To reveal the phylogenetic relationships of diverse zebrafish lines, we constructed a phylogenetic tree using The merged vcf file was converted to a PHYLIP file using vcf2phylip version 2.041. A Python 3 script ascbias.py available at https://github.com/btmartin721/raxml_ascbias was used to remove inverted sites from the PHYLIP file. The edited PHYLIP files were evaluated with the bioconda package ModelTest-NG version 0.1.742,43 to select the best-fit model of evolution for DNA alignments. ML phylogenetic tree construction was carried out with IQ-tree version 2.0.744 using the GTR + G4 + ASC model and 10,000 bootstrap replicates. iTOL version 645 was used for final editing (https://github.com/Hirata-lab-2023/RW_line/phy.sh). The sequencing data for Danio aesculapii (ERR3332304) and Danio nigrofasciatus (ERR034323) were obtained from the NCBI SRA.

SNP analysis

Heterozygous and homozygous SNP analysis was performed with a homemade script (https://github.com/Hirata-lab-2023/RW_strain/anlysis.R) using the core tools of R 4.2.3 and the R package – ggplot2 version 3.4.246, openxlsx version 4.2.5.2, patchwork version 1.1.2, ggsignif version 0.6.4, dplyr version 1.1.2, ggbreak version 0.1.147, stringr version 1.5.0, UpSetR version 1.4.048, reshape2 version 1.4.446, and sets version 1.0–2449. The numbers of heterozygous SNPs were counted in each individual, and the percentages per total genome nucleotides were calculated.

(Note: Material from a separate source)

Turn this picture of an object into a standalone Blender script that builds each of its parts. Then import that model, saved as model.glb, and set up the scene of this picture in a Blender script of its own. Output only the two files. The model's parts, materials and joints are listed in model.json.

Nucleotide diversity (π) was calculated using VCFtools version 0.1.16 with the --window-pi and --window-pi-step options. A sliding window approach was applied with a window size of 10,000 base and a step size of 2,000 base across the genome to estimate local nucleotide diversity levels. To evaluate the functional effects of nonsynonymous mutations, we constructed a computational pipeline, Z-VCFAA, which converts VCF files into corresponding protein FASTA sequences. This pipeline enables downstream functional analysis of amino acid substitutions and is publicly available for reproducibility and accessibility (https://github.com/Hirata-lab-2023/Z-VCFAA-). Based on the generated FASTA sequences, we performed functional impact prediction of missense variants using PROVEAN version 1.1.550. All figures were edited using Adobe Illustrator version 26.4.1.

Statistical analysis

Data are presented as the mean ± standard deviation of at least three independent experiments. The results of the statistical test are indicated as * (P ≤ 0.05), ** (P ≤ 0.01), *** (P ≤ 0.001) or **** (P ≤ 0.0001). P ≤ 0.05 was considered statistically significant. Graphical presentations were made with the R package ggplot246.